> _GOAL_:
Copy all the material below, exactly as it stands.

> _THE INPUT_:
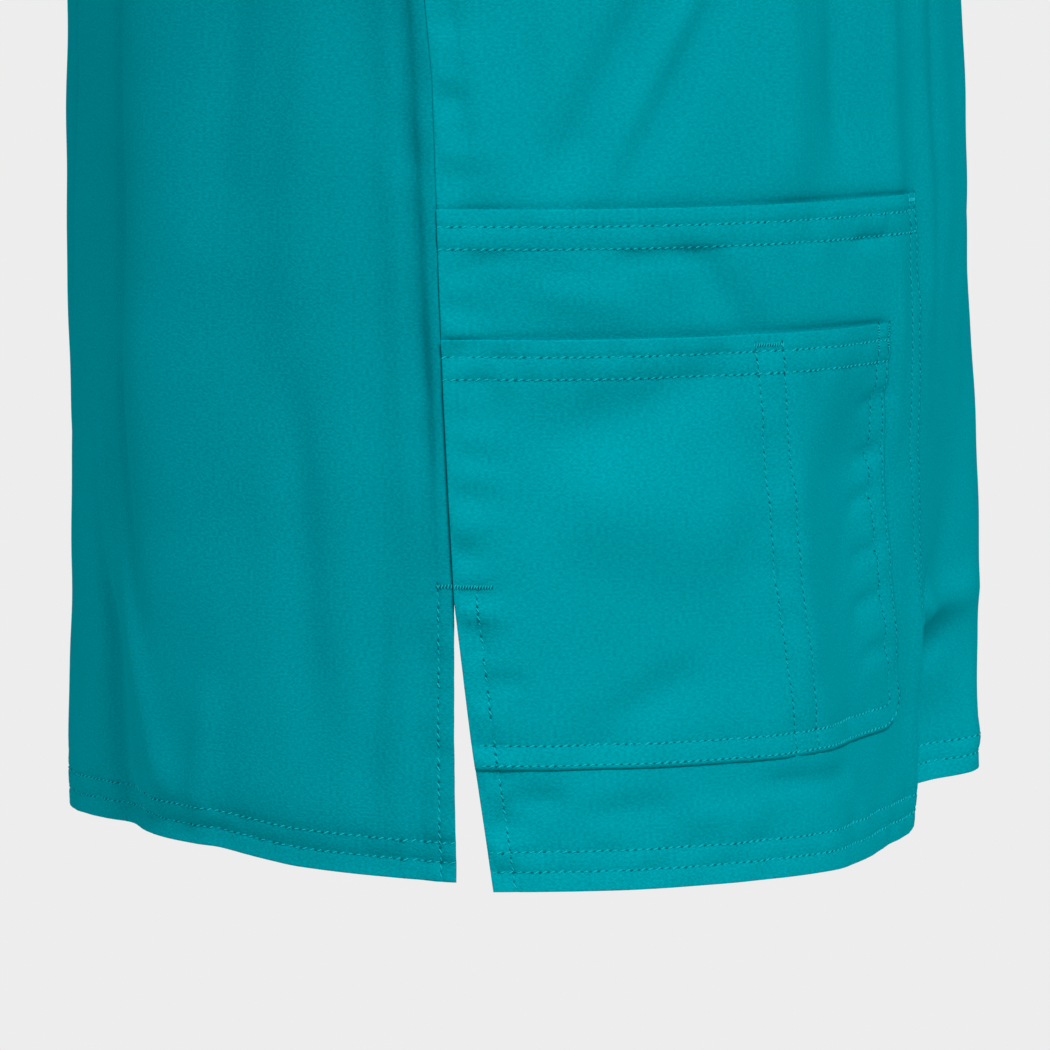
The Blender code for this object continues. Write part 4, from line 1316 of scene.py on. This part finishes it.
FLOOR_Z = -1.42
FLOOR_HALF = 2.0
floor_mesh = bpy.data.meshes.new("floor")
corners = [(x * FLOOR_HALF, y * FLOOR_HALF, FLOOR_Z) for x, y in ((-1, -1), (1, -1), (1, 1), (-1, 1))]
floor_mesh.from_pydata(corners, [], [(0, 1, 2, 3)])
floor = placed("floor", floor_mesh)
paper, paper_tree = new_finish("matt_paper")
paper_shader = add_node(paper_tree, "ShaderNodeBsdfDiffuse", {"Color": linear("#F2F2F2")})
add_node(paper_tree, "ShaderNodeOutputMaterial", {"Surface": paper_shader.outputs[0]})
floor_mesh.materials.append(paper)

world = bpy.data.worlds.new("studio")
bpy.context.scene.world = world
world.use_nodes = True
sky = world.node_tree
sky.nodes.clear()
seen = add_node(sky, "ShaderNodeBackground", {"Color": linear("#EDEDED"), "Strength": 1.0})
soft = add_node(sky, "ShaderNodeBackground", {"Color": (1, 1, 1, 1), "Strength": 0.08})
ray = add_node(sky, "ShaderNodeLightPath")
either = add_node(sky, "ShaderNodeMixShader", {0: ray.outputs["Is Camera Ray"], 1: soft.outputs[0],
                                               2: seen.outputs[0]})
add_node(sky, "ShaderNodeOutputWorld", {"Surface": either.outputs[0]})


def soft_sun(name, source, strength, spread_angle):
    """Very wide, soft distant light. It comes from the direction of its source."""
    light = bpy.data.lights.new(name, "SUN")
    light.energy = strength
    light.angle = math.radians(spread_angle)
    direction = np.array(source) / np.linalg.norm(source)
    azimuth, tilt = math.atan2(direction[1], direction[0]), math.acos(direction[2])
    placed(name, light).rotation_euler = (0, tilt, azimuth)


soft_sun("key", (-0.690, -0.251, 0.679), 2.80, 20)
soft_sun("back_fill", (-0.310, 0.728, 0.611), 0.72, 30)
soft_sun("front_fill", (0.084, -0.962, 0.259), 0.26, 50)
soft_sun("rim", (0.42, 0.86, 0.30), 0.75, 40)

camera_data = bpy.data.cameras.new("camera")
camera_data.sensor_width = 36.0
camera_data.lens = 253.8
camera_data.clip_end = 500.0
camera = placed("camera", camera_data)
camera.location = (-2.49, 0.0, -0.34)
camera.rotation_euler = (math.radians(90 - 6.1), 0, math.radians(-90))
bpy.context.scene.camera = camera
bpy.context.scene.view_settings.view_transform = "Standard"
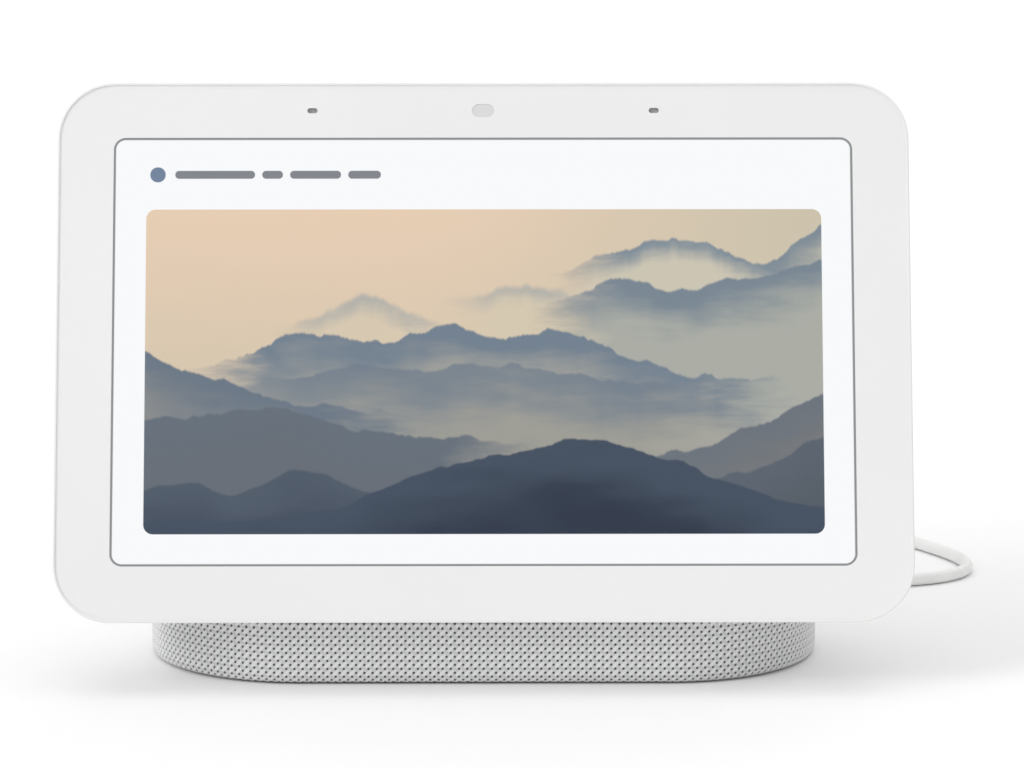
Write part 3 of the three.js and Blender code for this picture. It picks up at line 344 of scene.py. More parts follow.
def border_print_look():
    """White ceramic ink on the back of the glass: even, with a faint orange-peel."""
    look = Look("border_print", Specular_IOR_Level=0.2)
    peel = look.noise(look.place(), 900, detail=2)
    cloud = look.noise(look.place(), 14, detail=2)
    shade = look.mix(look.remap(cloud, 0.3, 0.7), srgb(241, 241, 241), srgb(244, 244, 244))
    gloss = look.remap(peel, 0.3, 0.7, 0.5, 0.62)
    return look.finish(shade, gloss, peel, 0.01 * MM, 0.4)


# ---------------------------------------------------------------- the picture on the screen

PICTURE = {"left": -70.05, "right": 70.3, "low": -38.5, "high": 29.9, "corner": 2.0}
TITLE_ROW = 37.3
TITLE_DOT = {"middle": -67.7, "size": 3.2}
TITLE_BARS = ((-64.1, -47.5), (-46.0, -41.7), (-40.2, -29.6), (-28.1, -21.3))
BAR_HEIGHT = 1.7
GLASS_SHEEN = 0.012
SIDE_FADE = 9.0


def on_screen(red, green, blue):
    """A display colour less the faint light that the glass adds in front of it."""
    return (*[max(channel - GLASS_SHEEN, 0) for channel in srgb(red, green, blue)[:3]], 1)


WHITE_GROUND = on_screen(250, 251, 253)


def rounded_box_distance(look, across, up, middle, size, corner):
    """How far outside a rounded rectangle a point is, in millimetres, less than 0 inside."""
    past = []
    for place, centre, length in zip((across, up), middle, size):
        offset = look.maths("ABSOLUTE", look.subtract(place, centre))
        past.append(look.subtract(offset, length / 2 - corner))
    outside = [look.maths("MAXIMUM", value, 0.0) for value in past]
    squares = [look.multiply(value, value) for value in outside]
    beyond = look.maths("SQRT", look.add(*squares))
    within = look.maths("MINIMUM", look.maths("MAXIMUM", *past), 0.0)
    return look.subtract(look.add(beyond, within), corner)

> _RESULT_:
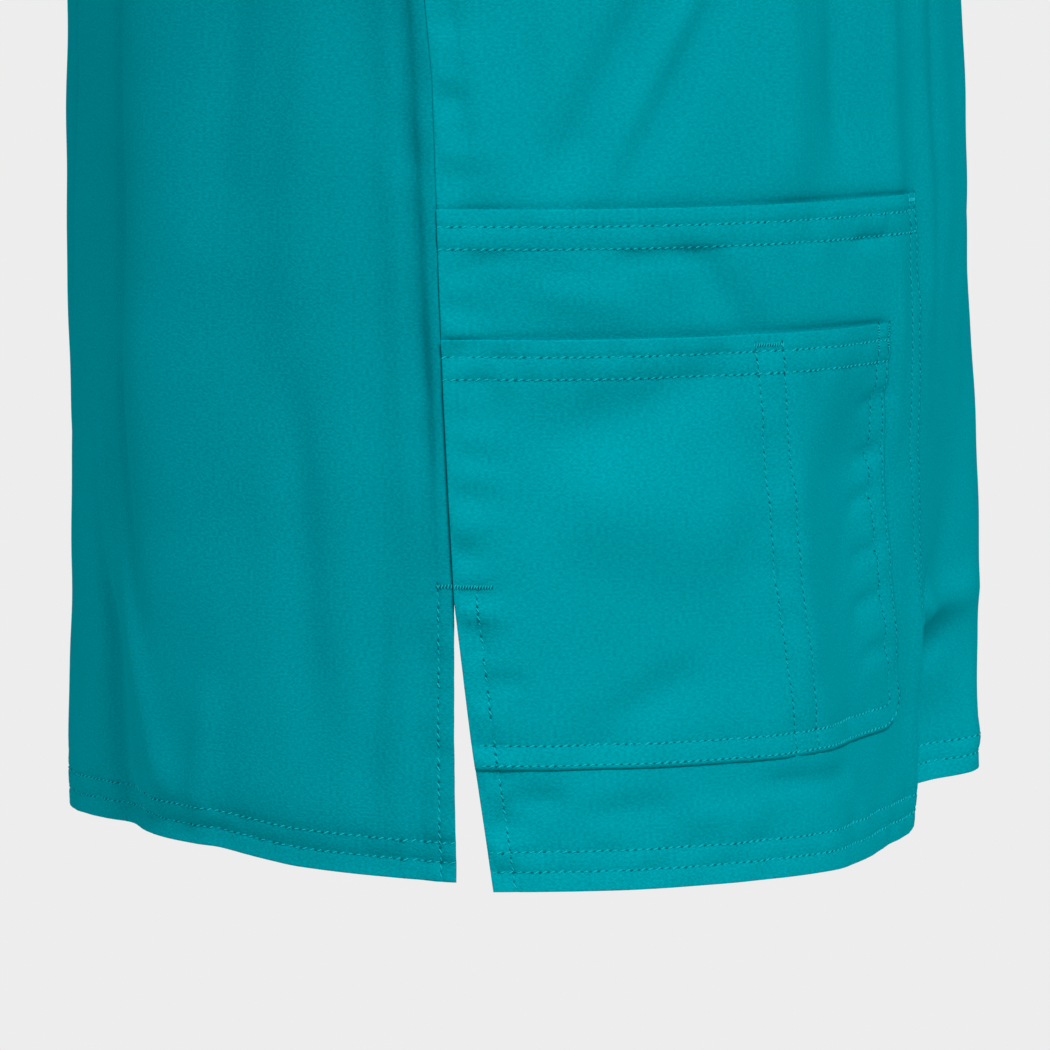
The Blender code for this object continues. Write part 4, from line 1316 of scene.py on. This part finishes it.
FLOOR_Z = -1.42
FLOOR_HALF = 2.0
floor_mesh = bpy.data.meshes.new("floor")
corners = [(x * FLOOR_HALF, y * FLOOR_HALF, FLOOR_Z) for x, y in ((-1, -1), (1, -1), (1, 1), (-1, 1))]
floor_mesh.from_pydata(corners, [], [(0, 1, 2, 3)])
floor = placed("floor", floor_mesh)
paper, paper_tree = new_finish("matt_paper")
paper_shader = add_node(paper_tree, "ShaderNodeBsdfDiffuse", {"Color": linear("#F2F2F2")})
add_node(paper_tree, "ShaderNodeOutputMaterial", {"Surface": paper_shader.outputs[0]})
floor_mesh.materials.append(paper)

world = bpy.data.worlds.new("studio")
bpy.context.scene.world = world
world.use_nodes = True
sky = world.node_tree
sky.nodes.clear()
seen = add_node(sky, "ShaderNodeBackground", {"Color": linear("#EDEDED"), "Strength": 1.0})
soft = add_node(sky, "ShaderNodeBackground", {"Color": (1, 1, 1, 1), "Strength": 0.08})
ray = add_node(sky, "ShaderNodeLightPath")
either = add_node(sky, "ShaderNodeMixShader", {0: ray.outputs["Is Camera Ray"], 1: soft.outputs[0],
                                               2: seen.outputs[0]})
add_node(sky, "ShaderNodeOutputWorld", {"Surface": either.outputs[0]})


def soft_sun(name, source, strength, spread_angle):
    """Very wide, soft distant light. It comes from the direction of its source."""
    light = bpy.data.lights.new(name, "SUN")
    light.energy = strength
    light.angle = math.radians(spread_angle)
    direction = np.array(source) / np.linalg.norm(source)
    azimuth, tilt = math.atan2(direction[1], direction[0]), math.acos(direction[2])
    placed(name, light).rotation_euler = (0, tilt, azimuth)


soft_sun("key", (-0.690, -0.251, 0.679), 2.80, 20)
soft_sun("back_fill", (-0.310, 0.728, 0.611), 0.72, 30)
soft_sun("front_fill", (0.084, -0.962, 0.259), 0.26, 50)
soft_sun("rim", (0.42, 0.86, 0.30), 0.75, 40)

camera_data = bpy.data.cameras.new("camera")
camera_data.sensor_width = 36.0
camera_data.lens = 253.8
camera_data.clip_end = 500.0
camera = placed("camera", camera_data)
camera.location = (-2.49, 0.0, -0.34)
camera.rotation_euler = (math.radians(90 - 6.1), 0, math.radians(-90))
bpy.context.scene.camera = camera
bpy.context.scene.view_settings.view_transform = "Standard"
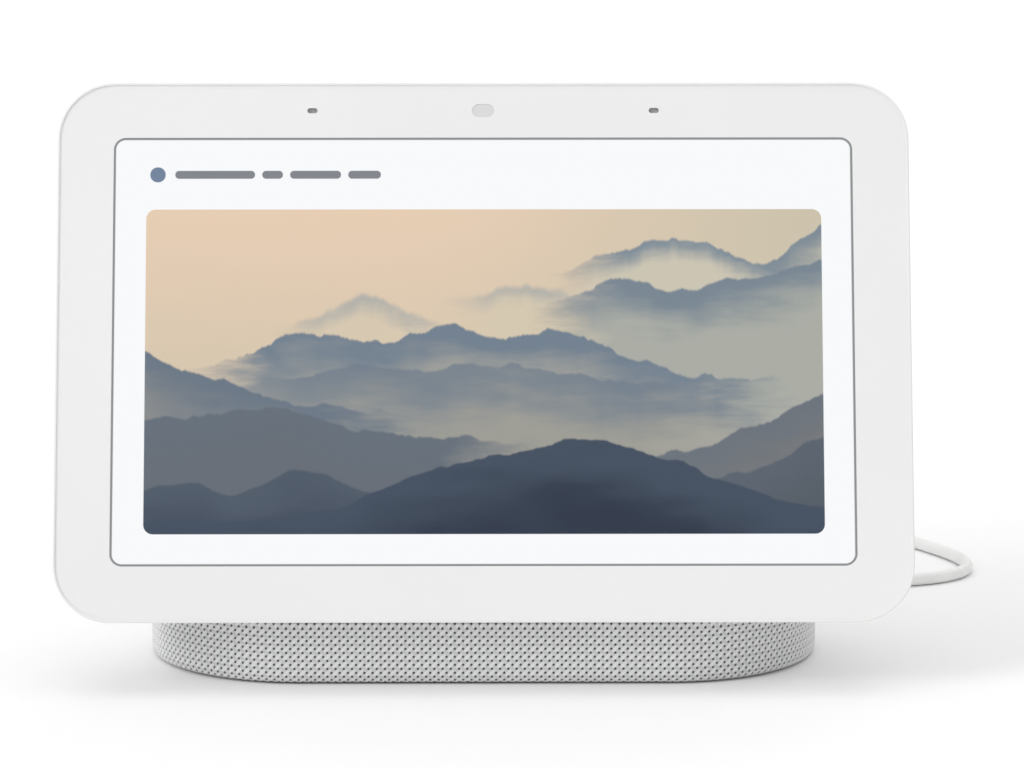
Write part 3 of the three.js and Blender code for this picture. It picks up at line 344 of scene.py. More parts follow.
def border_print_look():
    """White ceramic ink on the back of the glass: even, with a faint orange-peel."""
    look = Look("border_print", Specular_IOR_Level=0.2)
    peel = look.noise(look.place(), 900, detail=2)
    cloud = look.noise(look.place(), 14, detail=2)
    shade = look.mix(look.remap(cloud, 0.3, 0.7), srgb(241, 241, 241), srgb(244, 244, 244))
    gloss = look.remap(peel, 0.3, 0.7, 0.5, 0.62)
    return look.finish(shade, gloss, peel, 0.01 * MM, 0.4)


# ---------------------------------------------------------------- the picture on the screen

PICTURE = {"left": -70.05, "right": 70.3, "low": -38.5, "high": 29.9, "corner": 2.0}
TITLE_ROW = 37.3
TITLE_DOT = {"middle": -67.7, "size": 3.2}
TITLE_BARS = ((-64.1, -47.5), (-46.0, -41.7), (-40.2, -29.6), (-28.1, -21.3))
BAR_HEIGHT = 1.7
GLASS_SHEEN = 0.012
SIDE_FADE = 9.0


def on_screen(red, green, blue):
    """A display colour less the faint light that the glass adds in front of it."""
    return (*[max(channel - GLASS_SHEEN, 0) for channel in srgb(red, green, blue)[:3]], 1)


WHITE_GROUND = on_screen(250, 251, 253)


def rounded_box_distance(look, across, up, middle, size, corner):
    """How far outside a rounded rectangle a point is, in millimetres, less than 0 inside."""
    past = []
    for place, centre, length in zip((across, up), middle, size):
        offset = look.maths("ABSOLUTE", look.subtract(place, centre))
        past.append(look.subtract(offset, length / 2 - corner))
    outside = [look.maths("MAXIMUM", value, 0.0) for value in past]
    squares = [look.multiply(value, value) for value in outside]
    beyond = look.maths("SQRT", look.add(*squares))
    within = look.maths("MINIMUM", look.maths("MAXIMUM", *past), 0.0)
    return look.subtract(look.add(beyond, within), corner)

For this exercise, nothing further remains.